Multiple-choice tests are the easiest way to get an A. There’s one definitive answer if you know the content. Unlike free-response questions, multiple-choice questions are more objective, which keeps the answer from many to one. Therefore, all I need to do is memorize the notes and textbook to earn an “A”. 

Multiple-choice tests give me a 20% or 25% of a correct answer I may not get with an open note test. Sometimes when I half study or am on the edge of an A, I need that cushion to help me succeed.

Please keep giving us multiple choice questions because they are my strength. If you get rid of it, all of the questions will be free responses, and I cannot think of an answer. I find it more difficult to create and critically think about the answer to a free response question than a multiple choice question.

So, teachers of Leesville do not listen to the usual naysayers. As they said, you hear it every year, but you trust your judgment and keep multiple-choice tests. You know what is right and what is wrong for us.

Sincerely,

The LRHS Student Body

 

Please stop making us memorize for no reason

Multiple-choice questions do not accurately measure my understanding of the subject. They measure my memory for something I will not remember when I finish the test or use later in life when I am 25 or 50. 

We sure do not use multiple choice tests after high school. In fact, freshman college students who went to Leesville admit that their final exams are not multiple choice. So, we try to conquer multiple-choice tests for 13 years, and then it is not even used in an academic setting in college? What’s the point?
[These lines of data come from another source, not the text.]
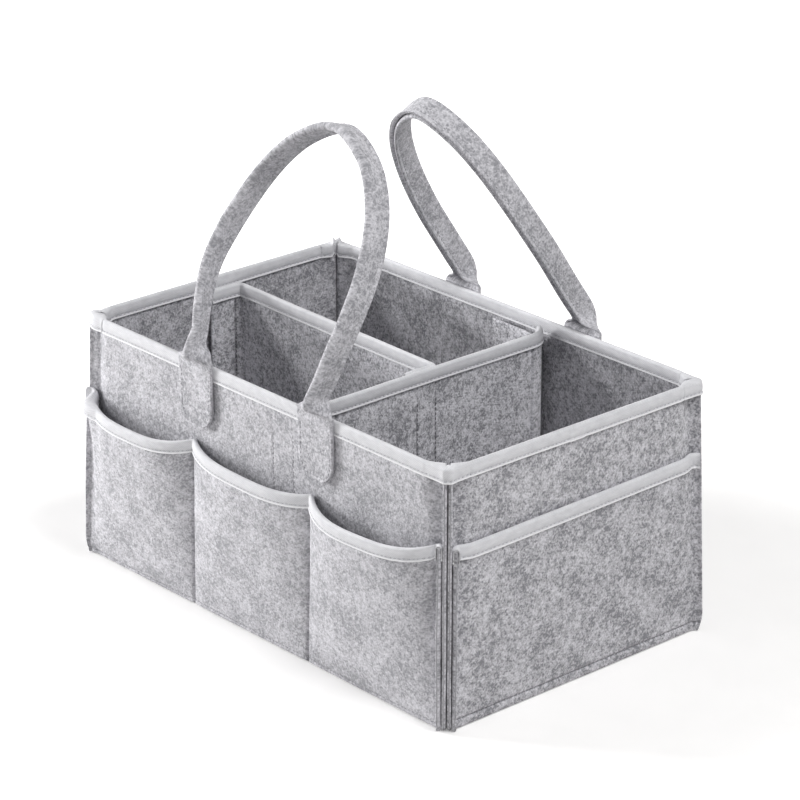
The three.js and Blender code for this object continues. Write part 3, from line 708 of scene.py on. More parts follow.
# Thread
def sew(name, path, outwards, body=None, spool=thread):
    """Stitches along a path of points, each a short run of thread that dips in at its ends."""
    along = running(path)
    count = int(along[-1] / STITCH_PITCH)
    margin = (along[-1] - count * STITCH_PITCH) / 2
    rings, sides = 5, 6
    points, faces, uvs = [], [], []
    for k in range(count):
        start = margin + k * STITCH_PITCH + (STITCH_PITCH - STITCH_LENGTH) / 2
        at = np.linspace(start, start + STITCH_LENGTH, rings)
        centre = read_off(at, along, path)
        up = unit(read_off(at[2], along, outwards))
        side = unit(np.cross(unit(centre[-1] - centre[0]), up))
        first = len(points)
        for ring, share in enumerate(np.linspace(-1, 1, rings)):
            radius = THREAD * math.sqrt(max(0.12, 1 - share ** 4))
            middle = centre[ring] + up * THREAD * (0.55 - 1.1 * share ** 4)
            for angle in np.arange(sides) * 2 * HALF_TURN / sides:
                points.append(middle + radius * (up * math.sin(angle) + side * math.cos(angle)))
                uvs.append((at[ring], angle * THREAD))
        for ring in range(rings - 1):
            for corner in range(sides):
                a = first + ring * sides + corner
                b = first + ring * sides + (corner + 1) % sides
                faces.append([a, b, b + sides, a + sides])
        faces.append([first + corner for corner in reversed(range(sides))])
        faces.append([first + (rings - 1) * sides + corner for corner in range(sides)])
    return make_piece(name, np.array(points), faces, np.array(uvs), spool, (), body)


def sew_on(name, spot, along, z, face, body=None, spool=thread):
    """Sews along a line drawn on the cloth: face is 1 for the outer face and -1 for the inner."""
    along, z = np.broadcast_arrays(np.asarray(along, float), np.asarray(z, float))
    on_face = spot(along, z, face)
    return sew(name, on_face, unit(spot(along, z, face * 1.5) - on_face), body, spool)


def sew_tape(names, spot, along, top, body):
    """Stitches above a tape's hem, on its outer face and, with a second name, on its inner."""
    for name, face in zip(names, (TAPE_FACE, -TAPE_FACE)):
        sewn_at = top - BINDING_DEPTH + STITCH_FROM_HEM
        sew_on(name, spot, along, sewn_at, face, body, tape_thread)


# Basket
def fin_length(side, line):
    """How far a layer runs out along each corner seam."""
    return (length_of(line) - 2 * side["half"]) / 2


def fin_trim(side, line):
    """Rounds off the ends of the corner seams above the floor, where they are trimmed."""
    total, fin = length_of(line), fin_length(side, line)

    def trim(along, z):
        bare = FIN_TRIM * np.clip(1 - z / FIN_ROUND, 0, 1) ** 2
        past_left = np.clip(fin - along, 0, None)
        past_right = np.clip(along - (total - fin), 0, None)
        return along + bare * past_left - bare * past_right
    return trim


def fin_spread(side, line, amount, meet):
    """Lets the raw layers of a corner seam spring apart towards their tips, and presses them
    together where they are sewn."""
    total, fin = length_of(line), fin_length(side, line)

    def swell(along, z):
        past = np.maximum(fin - along, along - (total - fin))
        share = np.clip(past / fin, 0, 1) ** 2
        short_waves = np.sin(z / (19 * MM) + amount / MM * 3)
        long_waves = np.sin(z / (43 * MM) + side["turn"])
        open_by = amount * share * (0.7 + 0.3 * short_waves * long_waves)
        return open_by - meet * smooth_step(past / (2 * MM)) * (1 - share)
    return swell


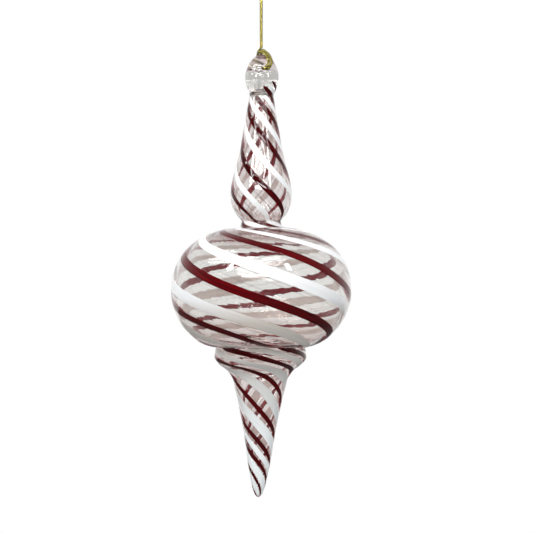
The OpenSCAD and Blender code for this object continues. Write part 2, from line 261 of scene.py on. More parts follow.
# Glass: each corner of the outline is its radius, its rise from the corner below, and the two
# bends of the curve that ends there, as shares of the way outwards and upwards
glass = {
    "corners": [
        (2.7, 4.9, (0.52, 0), (0.89, 0.8)),  # nose of the spike
        (5.1, 13, (0.4, 0.33), (0.75, 0.66)),  # middle of the spike
        (10.9, 29, (0.19, 0.31), (0.62, 0.71)),  # top of the spike
        (18.4, 9.7, (0.24, 0.58), (1, 0.58)),  # collar
        (17.7, 3.3, (0, 0.35), (0.6, 0.9)),  # crease over the collar
        (36.1, 23, (0.47, 0.02), (1, 0.46)),  # bulb
        (9.9, 25, (0, 0.48), (0.31, 0.94)),  # shoulder
        (7.8, 2.7, (0.57, 0.04), (1, 0.3)),  # waist
        (12.3, 10.7, (0.02, 0.06), (0.98, 0.25)),  # neck
        (8, 20, (0, 0.22), (0.77, 0.7)),  # middle of the neck
        (4.8, 19.3, (0.3, 0.33), (0.75, 0.7)),  # top of the neck
        (6.7, 7.4, (0.05, 0.15), (1, 0.5)),  # eye
        (0, 9.1, (0, 0.42), (0.4, 1)),  # top of the eye
    ],
    # the corners that end each part, counted from the tip: the bulb's is its widest ring
    "nose": 1, "spikeMiddle": 2, "spike": 3, "bulb": 6, "waist": 8, "neck": 11,
    "curveSteps": 24,
    "tip": -225.5,
    "step": 0.62,
    "eyeStep": 0.3,  # on the eye and the nose
    "poleGap": 0.1,  # the last ring keeps this far from the pole
    "normalReach": 0.35,
    "around": 168,
    "creaseAngle": 50,
    "wall": 1.2,
    "lens": 0.0095,  # how much thinner the wall is between the canes, as a share of the radius
    "lensMean": 0.67,  # mean of the bow between two canes, which keeps the wall's mean
    "leastRadius": 0.01,  # smallest radius that is divided by
    "cavityStep": 1.1,
    "cavityCapSteps": 6,
    "cavityAround": 128,
    # sideways drift of the middle line, which is not quite straight, by height above the tip
    "drift": [(0, -1.2), (20, -0.75), (50, -0.4), (83, 0), (125, -0.05), (155, 0), (165, 0.3),
              (178, 0.4)],
    "holeRadius": 1.5,
    "holeMouth": 1.0,
    "mouthSteps": 8,
    "holeAround": 72,
    "holeHeight": 171.5,
    "holeNear": 0.6,  # how near the hole's height the eye's radius is read
    "holePast": 4,  # how far the cutter stands out of the eye
    "seamTurn": 8,
    "seamDepth": 0.5,
    "seamWidth": 0.8,
    "seamFrom": 3.2,  # nearer the axis are the walls of the hole, which the seam leaves alone
    "layLength": 100,  # length along the outline that counts as one in the lay attribute
    "seamHeights": (159.5, 163.5, 168.5, 171),
}


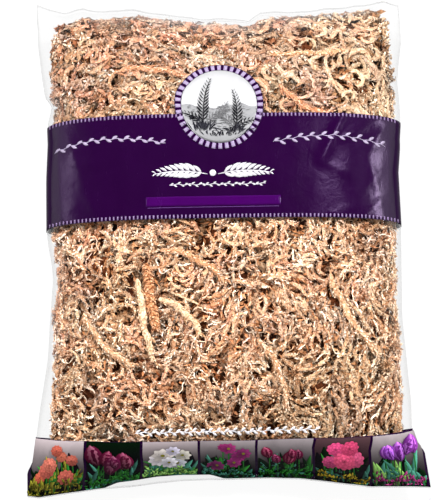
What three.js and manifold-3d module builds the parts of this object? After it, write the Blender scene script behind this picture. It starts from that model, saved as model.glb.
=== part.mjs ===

Multiple choice is very much luck-based. It is possible to guess your way to limited success. That’s not an equitable situation, which goes against Leesville’s mission statement of providing a “relevant, engaging, and equitable education” to its students, does it not? 

A valid criticism of those who like multiple-choice tests is that if we throw away multiple-choice tests, what about standardized tests like the ACT or SAT? 

Unlike regular multiple-choice tests created in school, the ACT and SAT are made with the intent to make us think critically. Just compare your average LRHS multiple choice test to an old ACT multiple-choice exam, and you will see the difference. 

Those standardized tests are what school tests should be doing: testing my abilities for the real world. In the real world I will not be using y=mx+b in any capacity. I will need valuable skills like problem solving and critical thinking in anything I do when I am older. 

And to think, teachers most likely hear this complaint every year and keep making the same mistakes by giving us these tests. Hopefully, this time is different, and you guys will listen and move towards better assessing practices.